Material supplied:
▼▼▼

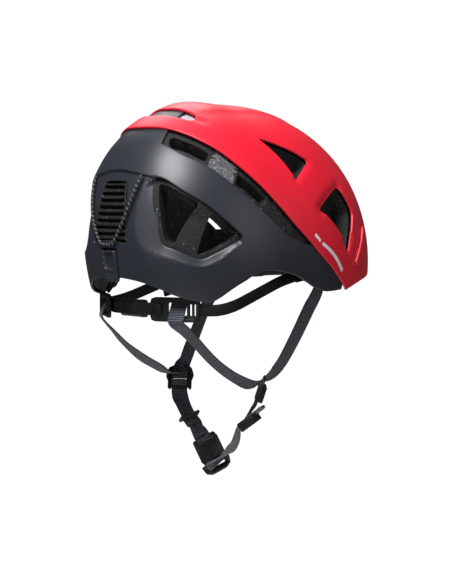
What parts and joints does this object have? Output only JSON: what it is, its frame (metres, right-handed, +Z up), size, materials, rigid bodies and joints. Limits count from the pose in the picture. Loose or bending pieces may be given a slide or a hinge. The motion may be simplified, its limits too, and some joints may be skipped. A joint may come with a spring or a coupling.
{
  "type": "climbing helmet",
  "caption": "Climbing helmet with a two-piece vented hard shell, foam liner, adjustable headband, rear lamp hook, Y-shaped webbing and a buckled chin strap.",
  "frame": {"origin": "centre of the dome inside the head cavity, on the middle plane, about where the middle of the wearer's head sits", "axes": "+Z up to the crown, -Y forwards to the brim, +X to the wearer's left"},
  "size_m": [0.1992, 0.2839, 0.3387],
  "materials": {
    "red_shell": "satin moulded",
    "grey_shell": "satin moulded",
    "foam": "expanded bead foam",
    "crown_foam": "expanded bead foam",
    "webbing": "woven, cross ribs",
    "black_plastic": "fine moulded texture",
    "padding": "brushed knit over soft foam",
    "elastic": "covered elastic"
  },
  "bodies": {
    "helmet": {"upper_shell": "red_shell", "lower_shell": "grey_shell", "foam_liner": "foam", "crown_puck": "crown_foam", "elastic_cord": "elastic", "brow_pad": "padding", "crown_pad": "padding", "left_front_strap": "webbing", "right_front_strap": "webbing", "left_rear_strap": "webbing", "right_rear_strap": "webbing", "left_chin_strap": "webbing", "right_chin_strap": "webbing", "right_strap_link": "webbing", "left_adjuster_housing": "black_plastic", "right_adjuster_housing": "black_plastic", "left_side_arm": "black_plastic", "right_side_arm": "black_plastic", "front_headband": "black_plastic", "left_hanger": "black_plastic", "right_hanger": "black_plastic", "left_divider": "black_plastic", "right_divider": "black_plastic", "left_front_strap_anchor": "black_plastic", "right_front_strap_anchor": "black_plastic", "buckle_socket": "black_plastic"},
    "rear_hook": {"rear_hook": "grey_shell"},
    "left_lamp_clip": {"left_lamp_clip": "red_shell"},
    "right_lamp_clip": {"right_lamp_clip": "red_shell"},
    "rear_band": {"rear_band": "black_plastic", "nape_pad": "padding"},
    "left_release_button": {"left_release_button": "black_plastic"},
    "right_release_button": {"right_release_button": "black_plastic"},
    "left_divider_cam": {"left_divider_cam": "black_plastic"},
    "right_divider_cam": {"right_divider_cam": "black_plastic"},
    "buckle_tongue": {"buckle_tongue": "black_plastic"},
    "front_prong": {"front_prong": "black_plastic"},
    "rear_prong": {"rear_prong": "black_plastic"},
    "strap_adjuster": {"strap_adjuster": "black_plastic", "strap_tail": "webbing"},
    "strap_keeper": {"strap_keeper": "elastic"}
  },
  "joints": [
    {"name": "rear_hook_pull", "type": "hinge", "parent": "helmet", "child": "rear_hook", "pos_m": [0, 0.12268, 0.00104], "axis": [1, 0, 0], "range_deg": [0, 35], "stiffness_Nm_per_rad": 0.05},
    {"name": "left_lamp_clip_flex", "type": "hinge", "parent": "helmet", "child": "left_lamp_clip", "pos_m": [0.08744, -0.09167, -0.01572], "axis": [0.3164, 0.782, 0.537], "range_deg": [0, 8], "stiffness_Nm_per_rad": 0.2},
    {"name": "right_lamp_clip_flex", "type": "hinge", "parent": "helmet", "child": "right_lamp_clip", "pos_m": [-0.08744, -0.09167, -0.01572], "axis": [0.3164, -0.782, -0.537], "range_deg": [0, 8], "stiffness_Nm_per_rad": 0.2},
    {"name": "headband_fit", "type": "slide", "parent": "helmet", "child": "rear_band", "axis": [0, -1, 0], "range_m": [0, 0.006]},
    {"name": "left_release_press", "type": "slide", "parent": "helmet", "child": "left_release_button", "axis": [-0.4711, -0.8821, 0], "range_m": [0, 0.0012], "stiffness_N_per_m": 600},
    {"name": "right_release_press", "type": "slide", "parent": "helmet", "child": "right_release_button", "axis": [0.4711, -0.8821, 0], "range_m": [0, 0.0012], "stiffness_N_per_m": 600},
    {"name": "left_cam_open", "type": "hinge", "parent": "helmet", "child": "left_divider_cam", "pos_m": [0.0563, -0.00277, -0.12722], "axis": [-0.7578, -0.6525, 0], "range_deg": [0, 60]},
    {"name": "right_cam_open", "type": "hinge", "parent": "helmet", "child": "right_divider_cam", "pos_m": [-0.0563, -0.00327, -0.12772], "axis": [-0.7578, 0.6525, 0], "range_deg": [0, 60]},
    {"name": "buckle_release", "type": "slide", "parent": "helmet", "child": "buckle_tongue", "axis": [-0.6598, 0.05, -0.7498], "range_m": [0, 0.018], "deforming": ["right_chin_strap"]},
    {"name": "front_prong_squeeze", "type": "slide", "parent": "buckle_tongue", "child": "front_prong", "axis": [0.619, 0.6019, -0.5046], "range_m": [0, 0.0012], "stiffness_N_per_m": 900},
    {"name": "rear_prong_squeeze", "type": "slide", "parent": "buckle_tongue", "child": "rear_prong", "axis": [-0.619, -0.6019, 0.5046], "range_m": [0, 0.0012], "stiffness_N_per_m": 900},
    {"name": "adjuster_tilt", "type": "hinge", "parent": "helmet", "child": "strap_adjuster", "pos_m": [-0.0498, 0.0045, -0.1531], "axis": [-0.5548, 0.8306, -0.0474], "range_deg": [0, 11], "deforming": ["right_strap_link", "right_chin_strap"]},
    {"name": "strap_keeper_slide", "type": "slide", "parent": "helmet", "child": "strap_keeper", "axis": [-0.6417, -0.116, -0.7581], "range_m": [-0.003, 0.004]}
  ]
}
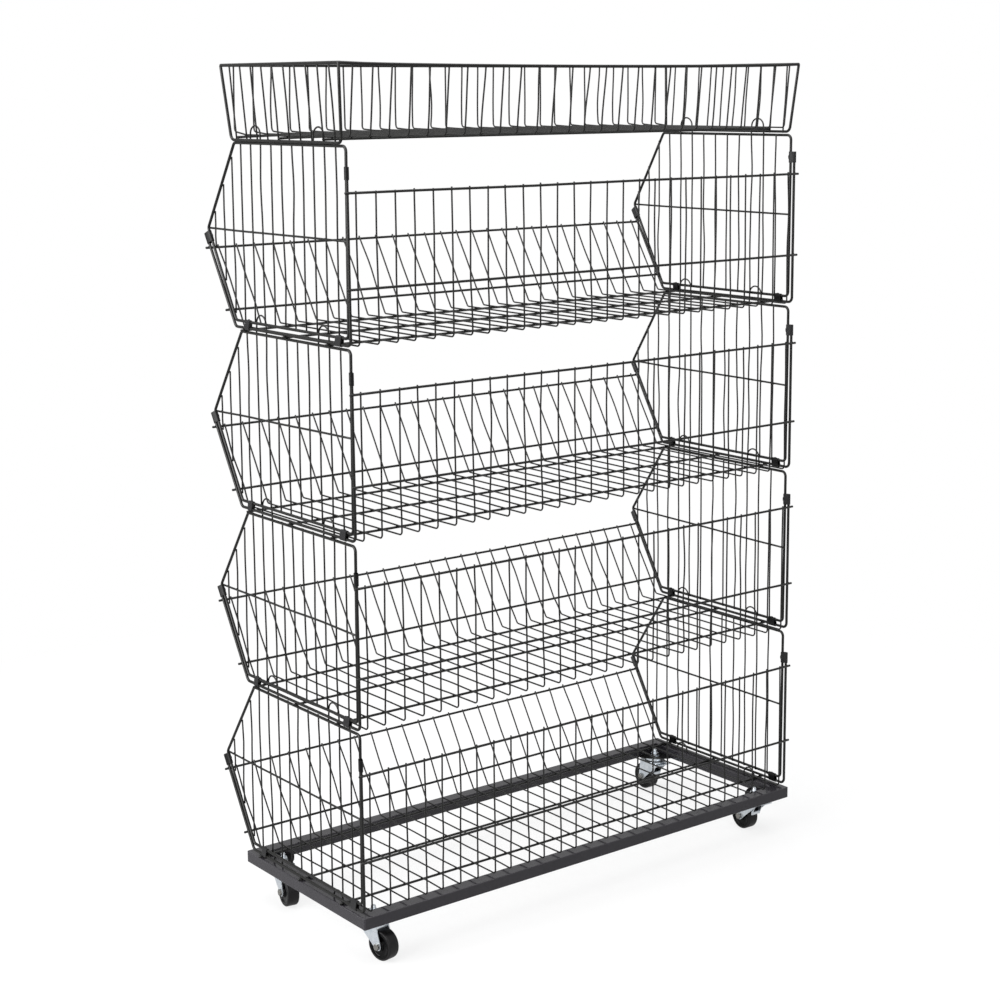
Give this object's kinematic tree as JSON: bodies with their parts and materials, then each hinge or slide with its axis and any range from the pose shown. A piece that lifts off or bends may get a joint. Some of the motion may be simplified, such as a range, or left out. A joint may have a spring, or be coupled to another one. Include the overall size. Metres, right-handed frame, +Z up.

▲▲▲

Task directions: Write out every entry exactly as given.

Task solution:
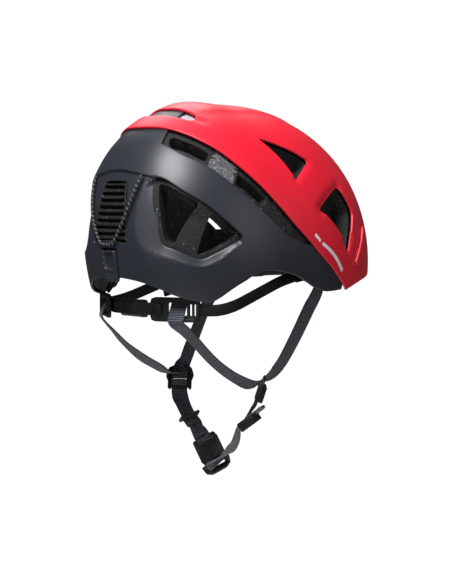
What parts and joints does this object have? Output only JSON: what it is, its frame (metres, right-handed, +Z up), size, materials, rigid bodies and joints. Limits count from the pose in the picture. Loose or bending pieces may be given a slide or a hinge. The motion may be simplified, its limits too, and some joints may be skipped. A joint may come with a spring or a coupling.
{
  "type": "climbing helmet",
  "caption": "Climbing helmet with a two-piece vented hard shell, foam liner, adjustable headband, rear lamp hook, Y-shaped webbing and a buckled chin strap.",
  "frame": {"origin": "centre of the dome inside the head cavity, on the middle plane, about where the middle of the wearer's head sits", "axes": "+Z up to the crown, -Y forwards to the brim, +X to the wearer's left"},
  "size_m": [0.1992, 0.2839, 0.3387],
  "materials": {
    "red_shell": "satin moulded",
    "grey_shell": "satin moulded",
    "foam": "expanded bead foam",
    "crown_foam": "expanded bead foam",
    "webbing": "woven, cross ribs",
    "black_plastic": "fine moulded texture",
    "padding": "brushed knit over soft foam",
    "elastic": "covered elastic"
  },
  "bodies": {
    "helmet": {"upper_shell": "red_shell", "lower_shell": "grey_shell", "foam_liner": "foam", "crown_puck": "crown_foam", "elastic_cord": "elastic", "brow_pad": "padding", "crown_pad": "padding", "left_front_strap": "webbing", "right_front_strap": "webbing", "left_rear_strap": "webbing", "right_rear_strap": "webbing", "left_chin_strap": "webbing", "right_chin_strap": "webbing", "right_strap_link": "webbing", "left_adjuster_housing": "black_plastic", "right_adjuster_housing": "black_plastic", "left_side_arm": "black_plastic", "right_side_arm": "black_plastic", "front_headband": "black_plastic", "left_hanger": "black_plastic", "right_hanger": "black_plastic", "left_divider": "black_plastic", "right_divider": "black_plastic", "left_front_strap_anchor": "black_plastic", "right_front_strap_anchor": "black_plastic", "buckle_socket": "black_plastic"},
    "rear_hook": {"rear_hook": "grey_shell"},
    "left_lamp_clip": {"left_lamp_clip": "red_shell"},
    "right_lamp_clip": {"right_lamp_clip": "red_shell"},
    "rear_band": {"rear_band": "black_plastic", "nape_pad": "padding"},
    "left_release_button": {"left_release_button": "black_plastic"},
    "right_release_button": {"right_release_button": "black_plastic"},
    "left_divider_cam": {"left_divider_cam": "black_plastic"},
    "right_divider_cam": {"right_divider_cam": "black_plastic"},
    "buckle_tongue": {"buckle_tongue": "black_plastic"},
    "front_prong": {"front_prong": "black_plastic"},
    "rear_prong": {"rear_prong": "black_plastic"},
    "strap_adjuster": {"strap_adjuster": "black_plastic", "strap_tail": "webbing"},
    "strap_keeper": {"strap_keeper": "elastic"}
  },
  "joints": [
    {"name": "rear_hook_pull", "type": "hinge", "parent": "helmet", "child": "rear_hook", "pos_m": [0, 0.12268, 0.00104], "axis": [1, 0, 0], "range_deg": [0, 35], "stiffness_Nm_per_rad": 0.05},
    {"name": "left_lamp_clip_flex", "type": "hinge", "parent": "helmet", "child": "left_lamp_clip", "pos_m": [0.08744, -0.09167, -0.01572], "axis": [0.3164, 0.782, 0.537], "range_deg": [0, 8], "stiffness_Nm_per_rad": 0.2},
    {"name": "right_lamp_clip_flex", "type": "hinge", "parent": "helmet", "child": "right_lamp_clip", "pos_m": [-0.08744, -0.09167, -0.01572], "axis": [0.3164, -0.782, -0.537], "range_deg": [0, 8], "stiffness_Nm_per_rad": 0.2},
    {"name": "headband_fit", "type": "slide", "parent": "helmet", "child": "rear_band", "axis": [0, -1, 0], "range_m": [0, 0.006]},
    {"name": "left_release_press", "type": "slide", "parent": "helmet", "child": "left_release_button", "axis": [-0.4711, -0.8821, 0], "range_m": [0, 0.0012], "stiffness_N_per_m": 600},
    {"name": "right_release_press", "type": "slide", "parent": "helmet", "child": "right_release_button", "axis": [0.4711, -0.8821, 0], "range_m": [0, 0.0012], "stiffness_N_per_m": 600},
    {"name": "left_cam_open", "type": "hinge", "parent": "helmet", "child": "left_divider_cam", "pos_m": [0.0563, -0.00277, -0.12722], "axis": [-0.7578, -0.6525, 0], "range_deg": [0, 60]},
    {"name": "right_cam_open", "type": "hinge", "parent": "helmet", "child": "right_divider_cam", "pos_m": [-0.0563, -0.00327, -0.12772], "axis": [-0.7578, 0.6525, 0], "range_deg": [0, 60]},
    {"name": "buckle_release", "type": "slide", "parent": "helmet", "child": "buckle_tongue", "axis": [-0.6598, 0.05, -0.7498], "range_m": [0, 0.018], "deforming": ["right_chin_strap"]},
    {"name": "front_prong_squeeze", "type": "slide", "parent": "buckle_tongue", "child": "front_prong", "axis": [0.619, 0.6019, -0.5046], "range_m": [0, 0.0012], "stiffness_N_per_m": 900},
    {"name": "rear_prong_squeeze", "type": "slide", "parent": "buckle_tongue", "child": "rear_prong", "axis": [-0.619, -0.6019, 0.5046], "range_m": [0, 0.0012], "stiffness_N_per_m": 900},
    {"name": "adjuster_tilt", "type": "hinge", "parent": "helmet", "child": "strap_adjuster", "pos_m": [-0.0498, 0.0045, -0.1531], "axis": [-0.5548, 0.8306, -0.0474], "range_deg": [0, 11], "deforming": ["right_strap_link", "right_chin_strap"]},
    {"name": "strap_keeper_slide", "type": "slide", "parent": "helmet", "child": "strap_keeper", "axis": [-0.6417, -0.116, -0.7581], "range_m": [-0.003, 0.004]}
  ]
}
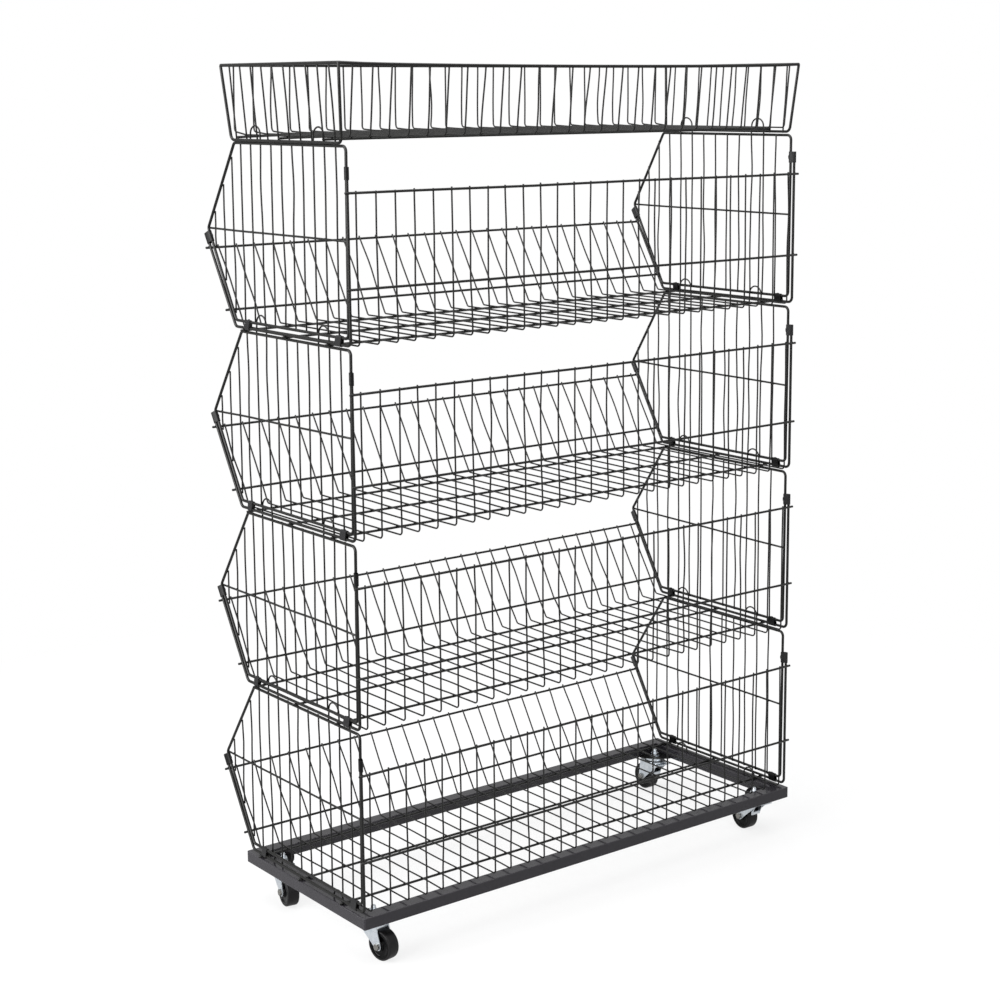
Give this object's kinematic tree as JSON: bodies with their parts and materials, then each hinge or slide with its axis and any range from the pose shown. A piece that lifts off or bends may get a joint. Some of the motion may be simplified, such as a range, or left out. A joint may have a spring, or be coupled to another one. Include the overall size. Metres, right-handed frame, +Z up.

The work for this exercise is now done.